Exercise data -
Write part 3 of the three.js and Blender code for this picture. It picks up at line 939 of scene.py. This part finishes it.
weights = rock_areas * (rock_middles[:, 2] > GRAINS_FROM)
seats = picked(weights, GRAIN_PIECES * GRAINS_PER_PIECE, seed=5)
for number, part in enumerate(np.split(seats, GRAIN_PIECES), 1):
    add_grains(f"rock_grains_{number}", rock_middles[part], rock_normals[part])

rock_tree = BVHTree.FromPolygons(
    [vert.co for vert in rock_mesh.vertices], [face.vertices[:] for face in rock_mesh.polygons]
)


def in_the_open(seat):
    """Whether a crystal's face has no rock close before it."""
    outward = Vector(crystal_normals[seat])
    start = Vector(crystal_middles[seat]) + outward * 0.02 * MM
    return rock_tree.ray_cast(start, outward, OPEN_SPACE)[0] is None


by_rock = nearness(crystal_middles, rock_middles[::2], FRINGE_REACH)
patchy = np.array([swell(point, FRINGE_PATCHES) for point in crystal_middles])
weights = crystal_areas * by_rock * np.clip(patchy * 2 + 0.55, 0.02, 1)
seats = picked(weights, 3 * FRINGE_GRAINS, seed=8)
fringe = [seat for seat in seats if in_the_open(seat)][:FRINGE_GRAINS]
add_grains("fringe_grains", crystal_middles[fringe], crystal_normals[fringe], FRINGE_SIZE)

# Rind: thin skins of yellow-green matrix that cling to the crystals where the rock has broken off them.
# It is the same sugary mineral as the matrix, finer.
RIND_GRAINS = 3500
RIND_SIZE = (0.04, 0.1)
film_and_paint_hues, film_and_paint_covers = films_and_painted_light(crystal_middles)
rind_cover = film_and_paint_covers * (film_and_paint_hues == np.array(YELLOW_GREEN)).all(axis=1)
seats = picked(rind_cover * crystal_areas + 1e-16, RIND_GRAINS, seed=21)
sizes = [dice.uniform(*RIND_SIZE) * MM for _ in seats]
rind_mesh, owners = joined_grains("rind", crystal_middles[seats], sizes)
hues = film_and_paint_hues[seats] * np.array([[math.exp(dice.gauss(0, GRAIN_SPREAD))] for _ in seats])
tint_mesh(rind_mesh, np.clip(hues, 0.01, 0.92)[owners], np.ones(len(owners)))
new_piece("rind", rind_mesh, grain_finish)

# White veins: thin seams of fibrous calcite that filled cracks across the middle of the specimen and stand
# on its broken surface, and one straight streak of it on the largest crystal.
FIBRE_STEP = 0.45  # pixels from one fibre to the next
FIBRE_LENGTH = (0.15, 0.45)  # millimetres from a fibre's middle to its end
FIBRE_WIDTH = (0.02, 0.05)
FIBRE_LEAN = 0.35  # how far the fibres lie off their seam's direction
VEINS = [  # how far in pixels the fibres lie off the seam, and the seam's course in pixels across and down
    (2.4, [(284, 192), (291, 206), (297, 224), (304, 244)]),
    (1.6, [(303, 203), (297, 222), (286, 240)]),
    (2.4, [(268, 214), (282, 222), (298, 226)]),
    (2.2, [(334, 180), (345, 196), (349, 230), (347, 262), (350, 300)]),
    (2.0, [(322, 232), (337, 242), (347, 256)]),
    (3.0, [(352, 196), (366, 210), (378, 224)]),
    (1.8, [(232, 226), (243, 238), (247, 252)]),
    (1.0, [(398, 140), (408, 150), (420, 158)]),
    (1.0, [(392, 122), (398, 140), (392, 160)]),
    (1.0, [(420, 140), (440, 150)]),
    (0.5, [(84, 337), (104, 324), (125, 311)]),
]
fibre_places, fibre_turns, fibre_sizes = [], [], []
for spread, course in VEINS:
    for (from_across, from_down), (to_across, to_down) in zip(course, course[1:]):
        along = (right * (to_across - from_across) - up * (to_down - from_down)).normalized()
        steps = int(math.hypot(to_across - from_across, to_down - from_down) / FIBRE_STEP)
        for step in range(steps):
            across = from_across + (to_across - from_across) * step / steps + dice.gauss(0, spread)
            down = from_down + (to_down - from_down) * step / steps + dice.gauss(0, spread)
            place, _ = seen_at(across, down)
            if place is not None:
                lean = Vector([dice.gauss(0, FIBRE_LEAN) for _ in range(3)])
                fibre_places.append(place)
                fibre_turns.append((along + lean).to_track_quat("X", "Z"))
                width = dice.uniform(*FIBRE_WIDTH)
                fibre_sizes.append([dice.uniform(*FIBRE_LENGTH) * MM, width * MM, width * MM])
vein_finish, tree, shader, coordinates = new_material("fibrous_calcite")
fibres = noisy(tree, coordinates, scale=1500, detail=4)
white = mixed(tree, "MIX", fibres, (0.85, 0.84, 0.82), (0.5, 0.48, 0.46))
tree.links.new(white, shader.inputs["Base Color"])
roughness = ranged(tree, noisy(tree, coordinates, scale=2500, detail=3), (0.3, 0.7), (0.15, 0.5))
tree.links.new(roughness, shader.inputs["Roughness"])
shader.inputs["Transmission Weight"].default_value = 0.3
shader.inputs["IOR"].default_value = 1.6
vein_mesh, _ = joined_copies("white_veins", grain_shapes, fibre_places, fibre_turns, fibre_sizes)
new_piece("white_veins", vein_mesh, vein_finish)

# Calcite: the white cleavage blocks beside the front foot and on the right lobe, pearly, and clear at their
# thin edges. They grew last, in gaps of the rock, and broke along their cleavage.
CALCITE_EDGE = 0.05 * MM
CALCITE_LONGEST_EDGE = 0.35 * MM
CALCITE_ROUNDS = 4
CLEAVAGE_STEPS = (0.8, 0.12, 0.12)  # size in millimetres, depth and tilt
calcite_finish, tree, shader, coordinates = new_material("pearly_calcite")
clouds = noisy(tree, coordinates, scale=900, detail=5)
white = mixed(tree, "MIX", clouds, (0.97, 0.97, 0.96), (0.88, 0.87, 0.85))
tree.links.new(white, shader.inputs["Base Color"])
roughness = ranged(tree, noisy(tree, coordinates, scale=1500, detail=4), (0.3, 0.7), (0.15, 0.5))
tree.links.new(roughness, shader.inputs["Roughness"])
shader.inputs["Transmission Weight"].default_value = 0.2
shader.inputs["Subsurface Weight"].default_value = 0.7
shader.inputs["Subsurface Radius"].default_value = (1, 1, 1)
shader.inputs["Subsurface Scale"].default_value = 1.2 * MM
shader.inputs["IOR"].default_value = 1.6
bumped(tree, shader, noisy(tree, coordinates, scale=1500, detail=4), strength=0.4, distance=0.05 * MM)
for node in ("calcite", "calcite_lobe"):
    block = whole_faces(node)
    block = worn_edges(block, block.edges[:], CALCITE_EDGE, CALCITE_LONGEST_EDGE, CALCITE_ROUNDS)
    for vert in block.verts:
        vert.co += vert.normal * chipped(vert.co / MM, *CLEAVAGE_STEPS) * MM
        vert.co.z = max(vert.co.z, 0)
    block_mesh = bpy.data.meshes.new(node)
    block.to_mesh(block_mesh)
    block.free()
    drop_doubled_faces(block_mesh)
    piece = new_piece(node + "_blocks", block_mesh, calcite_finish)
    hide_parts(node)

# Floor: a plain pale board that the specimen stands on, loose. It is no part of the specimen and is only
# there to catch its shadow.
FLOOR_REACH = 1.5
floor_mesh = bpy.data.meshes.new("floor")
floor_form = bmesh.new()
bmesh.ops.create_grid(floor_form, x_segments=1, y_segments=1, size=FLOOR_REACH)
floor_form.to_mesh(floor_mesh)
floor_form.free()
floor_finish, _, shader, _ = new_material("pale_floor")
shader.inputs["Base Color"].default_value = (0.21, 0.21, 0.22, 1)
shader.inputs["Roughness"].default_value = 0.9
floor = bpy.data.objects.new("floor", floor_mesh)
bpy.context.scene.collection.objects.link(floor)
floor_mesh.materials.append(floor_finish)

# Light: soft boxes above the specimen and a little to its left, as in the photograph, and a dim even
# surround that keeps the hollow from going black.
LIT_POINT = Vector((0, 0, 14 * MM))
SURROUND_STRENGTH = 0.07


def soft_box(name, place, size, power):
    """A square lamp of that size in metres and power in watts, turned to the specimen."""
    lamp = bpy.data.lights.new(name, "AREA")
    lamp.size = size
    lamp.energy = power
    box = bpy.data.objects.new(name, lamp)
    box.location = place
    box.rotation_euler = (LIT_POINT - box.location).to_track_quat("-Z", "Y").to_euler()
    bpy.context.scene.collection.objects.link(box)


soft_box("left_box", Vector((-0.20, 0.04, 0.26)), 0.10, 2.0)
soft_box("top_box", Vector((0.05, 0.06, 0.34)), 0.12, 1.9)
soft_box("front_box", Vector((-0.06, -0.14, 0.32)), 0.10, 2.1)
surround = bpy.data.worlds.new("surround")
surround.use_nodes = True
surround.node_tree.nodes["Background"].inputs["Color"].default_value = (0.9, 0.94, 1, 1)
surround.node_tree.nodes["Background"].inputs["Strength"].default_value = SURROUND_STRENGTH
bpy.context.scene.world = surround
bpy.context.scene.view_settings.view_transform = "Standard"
---
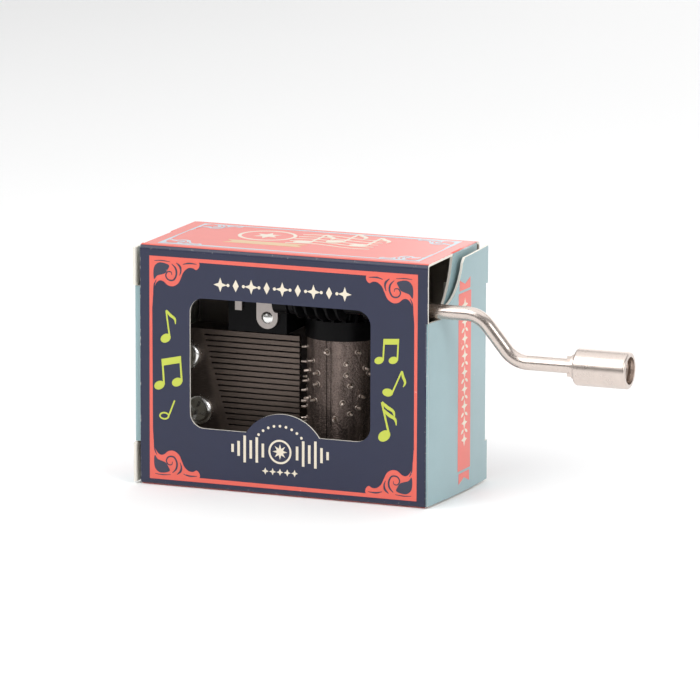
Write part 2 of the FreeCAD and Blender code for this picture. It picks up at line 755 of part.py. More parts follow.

Request - Your answer should be a single number: how many lines of the material contain the word "this".

Written response - 2